Hace 60 o 70 años no vivíamos en la perfección monótona de Barbieland, pero un conjunto de ideas, prácticas y ritmos sobreentendidos daban cierta uniformidad a la vida social y a la misma identidad cristiana. La disolución de ese sistema ha facilitado una encarnación muy variada, sí, pero también ha traído una diversidad más compleja dentro de la Iglesia, que replica la de la sociedad, difícil de gestionar y a veces hasta de vivir. Todo parece motivo de polémica. Y es normal que sea así, porque lo que está en juego es el modo en que el cristianismo se incultura de nuevo en una cultura –la nuestra– que es a la vez su heredera y su emancipada, y que en algún momento incluso pareció despedirse de él para siempre.

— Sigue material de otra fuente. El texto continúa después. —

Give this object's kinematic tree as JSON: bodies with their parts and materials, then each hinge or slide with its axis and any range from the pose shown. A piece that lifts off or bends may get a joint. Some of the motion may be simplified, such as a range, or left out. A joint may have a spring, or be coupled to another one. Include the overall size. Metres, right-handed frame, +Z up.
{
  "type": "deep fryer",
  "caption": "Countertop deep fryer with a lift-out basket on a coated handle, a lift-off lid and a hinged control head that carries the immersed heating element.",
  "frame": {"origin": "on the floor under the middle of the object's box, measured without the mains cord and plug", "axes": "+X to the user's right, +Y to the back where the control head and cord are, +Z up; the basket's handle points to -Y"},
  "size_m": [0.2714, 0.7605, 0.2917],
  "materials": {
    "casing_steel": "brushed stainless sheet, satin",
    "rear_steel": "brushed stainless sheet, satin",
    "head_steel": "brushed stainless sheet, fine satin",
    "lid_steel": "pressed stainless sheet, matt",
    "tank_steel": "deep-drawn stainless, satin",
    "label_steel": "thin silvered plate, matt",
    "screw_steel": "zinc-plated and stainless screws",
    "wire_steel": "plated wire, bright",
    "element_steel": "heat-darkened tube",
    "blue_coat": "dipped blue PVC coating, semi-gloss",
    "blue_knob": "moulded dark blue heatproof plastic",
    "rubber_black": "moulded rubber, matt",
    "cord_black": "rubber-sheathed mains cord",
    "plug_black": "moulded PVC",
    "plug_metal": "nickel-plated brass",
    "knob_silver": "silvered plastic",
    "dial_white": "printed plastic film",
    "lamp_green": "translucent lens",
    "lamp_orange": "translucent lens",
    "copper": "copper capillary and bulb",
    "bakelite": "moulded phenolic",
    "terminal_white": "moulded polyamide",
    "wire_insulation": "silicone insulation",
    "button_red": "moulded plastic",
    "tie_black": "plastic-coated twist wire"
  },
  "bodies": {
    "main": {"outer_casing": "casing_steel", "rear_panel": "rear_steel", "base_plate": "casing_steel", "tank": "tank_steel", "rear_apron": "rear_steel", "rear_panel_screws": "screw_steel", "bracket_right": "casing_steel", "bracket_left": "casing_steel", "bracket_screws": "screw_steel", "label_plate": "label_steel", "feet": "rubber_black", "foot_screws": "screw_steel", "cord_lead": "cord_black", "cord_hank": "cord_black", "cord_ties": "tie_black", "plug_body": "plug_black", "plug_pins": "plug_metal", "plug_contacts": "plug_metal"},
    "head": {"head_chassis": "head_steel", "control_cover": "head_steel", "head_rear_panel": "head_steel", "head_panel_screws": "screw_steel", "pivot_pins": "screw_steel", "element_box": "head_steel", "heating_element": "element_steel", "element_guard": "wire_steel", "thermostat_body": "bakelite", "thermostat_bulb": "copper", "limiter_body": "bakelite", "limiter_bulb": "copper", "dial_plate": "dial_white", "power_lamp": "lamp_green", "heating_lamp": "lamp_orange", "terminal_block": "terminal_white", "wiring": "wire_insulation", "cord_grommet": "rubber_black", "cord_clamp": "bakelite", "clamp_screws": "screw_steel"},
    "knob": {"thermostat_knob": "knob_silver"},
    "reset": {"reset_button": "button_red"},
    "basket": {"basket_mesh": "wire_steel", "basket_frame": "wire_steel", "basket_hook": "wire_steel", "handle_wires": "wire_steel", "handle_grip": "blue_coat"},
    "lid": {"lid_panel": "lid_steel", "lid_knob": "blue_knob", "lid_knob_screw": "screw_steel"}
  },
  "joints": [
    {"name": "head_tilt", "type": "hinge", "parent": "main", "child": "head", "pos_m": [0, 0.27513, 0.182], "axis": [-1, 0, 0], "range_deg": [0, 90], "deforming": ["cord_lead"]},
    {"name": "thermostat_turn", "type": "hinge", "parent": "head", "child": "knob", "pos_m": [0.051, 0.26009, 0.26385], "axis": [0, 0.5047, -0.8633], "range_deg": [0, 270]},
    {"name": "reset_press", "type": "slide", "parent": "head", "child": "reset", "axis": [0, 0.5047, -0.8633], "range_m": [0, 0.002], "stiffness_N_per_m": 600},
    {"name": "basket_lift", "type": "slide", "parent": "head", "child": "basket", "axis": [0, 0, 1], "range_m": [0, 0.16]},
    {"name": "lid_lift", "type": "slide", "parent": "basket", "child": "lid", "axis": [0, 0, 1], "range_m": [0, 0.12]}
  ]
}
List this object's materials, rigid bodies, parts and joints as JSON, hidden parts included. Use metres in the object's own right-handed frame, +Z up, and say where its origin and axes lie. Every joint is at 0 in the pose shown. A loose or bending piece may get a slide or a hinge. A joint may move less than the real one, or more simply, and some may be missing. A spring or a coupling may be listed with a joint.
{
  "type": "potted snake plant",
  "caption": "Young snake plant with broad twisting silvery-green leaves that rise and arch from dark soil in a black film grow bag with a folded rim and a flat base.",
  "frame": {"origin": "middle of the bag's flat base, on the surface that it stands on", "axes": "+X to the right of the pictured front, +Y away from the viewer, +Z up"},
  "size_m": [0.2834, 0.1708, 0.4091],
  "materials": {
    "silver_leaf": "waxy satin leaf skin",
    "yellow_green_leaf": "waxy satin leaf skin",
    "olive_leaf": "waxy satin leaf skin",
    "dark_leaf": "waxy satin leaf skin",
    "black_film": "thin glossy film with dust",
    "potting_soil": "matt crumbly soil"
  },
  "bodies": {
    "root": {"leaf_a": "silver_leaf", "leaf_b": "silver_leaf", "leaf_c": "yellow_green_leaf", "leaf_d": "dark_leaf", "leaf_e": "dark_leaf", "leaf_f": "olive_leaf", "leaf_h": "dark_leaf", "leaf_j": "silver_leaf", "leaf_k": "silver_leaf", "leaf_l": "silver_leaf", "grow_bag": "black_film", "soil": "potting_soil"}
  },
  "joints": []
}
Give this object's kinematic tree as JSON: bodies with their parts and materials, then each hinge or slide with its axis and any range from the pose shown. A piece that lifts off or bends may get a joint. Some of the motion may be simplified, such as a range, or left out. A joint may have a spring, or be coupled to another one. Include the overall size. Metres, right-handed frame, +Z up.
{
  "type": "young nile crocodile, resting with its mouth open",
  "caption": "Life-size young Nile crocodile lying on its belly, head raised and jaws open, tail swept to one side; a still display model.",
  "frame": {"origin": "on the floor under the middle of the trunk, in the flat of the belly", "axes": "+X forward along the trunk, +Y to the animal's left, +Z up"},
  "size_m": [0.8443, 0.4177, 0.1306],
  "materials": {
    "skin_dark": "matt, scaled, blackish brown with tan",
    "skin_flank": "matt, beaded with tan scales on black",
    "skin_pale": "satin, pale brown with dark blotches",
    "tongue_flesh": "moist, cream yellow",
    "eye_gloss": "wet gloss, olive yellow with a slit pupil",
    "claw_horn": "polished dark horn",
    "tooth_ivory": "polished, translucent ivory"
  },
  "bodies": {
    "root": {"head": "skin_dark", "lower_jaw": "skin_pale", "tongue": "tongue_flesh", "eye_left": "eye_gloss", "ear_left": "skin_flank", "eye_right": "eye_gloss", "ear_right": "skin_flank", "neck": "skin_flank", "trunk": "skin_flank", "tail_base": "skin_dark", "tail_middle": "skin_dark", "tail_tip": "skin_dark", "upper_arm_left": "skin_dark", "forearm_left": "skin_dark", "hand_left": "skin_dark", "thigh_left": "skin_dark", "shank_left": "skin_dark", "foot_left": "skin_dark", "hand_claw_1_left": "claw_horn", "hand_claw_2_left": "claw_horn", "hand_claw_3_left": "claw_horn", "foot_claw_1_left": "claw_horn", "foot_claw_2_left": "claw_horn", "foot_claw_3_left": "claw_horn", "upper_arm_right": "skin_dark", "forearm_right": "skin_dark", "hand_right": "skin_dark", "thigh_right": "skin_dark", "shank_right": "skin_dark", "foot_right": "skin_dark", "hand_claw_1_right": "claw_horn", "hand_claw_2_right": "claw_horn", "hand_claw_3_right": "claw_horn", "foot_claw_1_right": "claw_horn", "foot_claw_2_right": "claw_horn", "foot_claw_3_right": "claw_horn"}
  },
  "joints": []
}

¿Es posible un cura DJ? ¿Puede la música electrónica trasmitir algo del Evangelio? ¿Hay un género musical cristiano? ¿Y qué vestidos nos ponemos? ¿Cómo trataremos a los homosexuales que viven su identidad en la Iglesia? Estas y otras muchas preguntas son propias, me parece, no solo del discernimiento sobre la evangelización, sino de una nueva inculturación del cristianismo en nuestras sociedades. Cada una se convierte en foco de batalla cultural dentro de la Iglesia, batalla tan pesada e irritante a veces como inevitable. Cada una nos invita a volver a esa pregunta básica de todo movimiento de inculturación de la fe: ¿qué es lo fundamental y qué es lo contingente en el cristianismo que se incultura? ¿Qué llevarse sí o sí en la mochila, para una nueva encarnación en el complejo mundo de los humanos?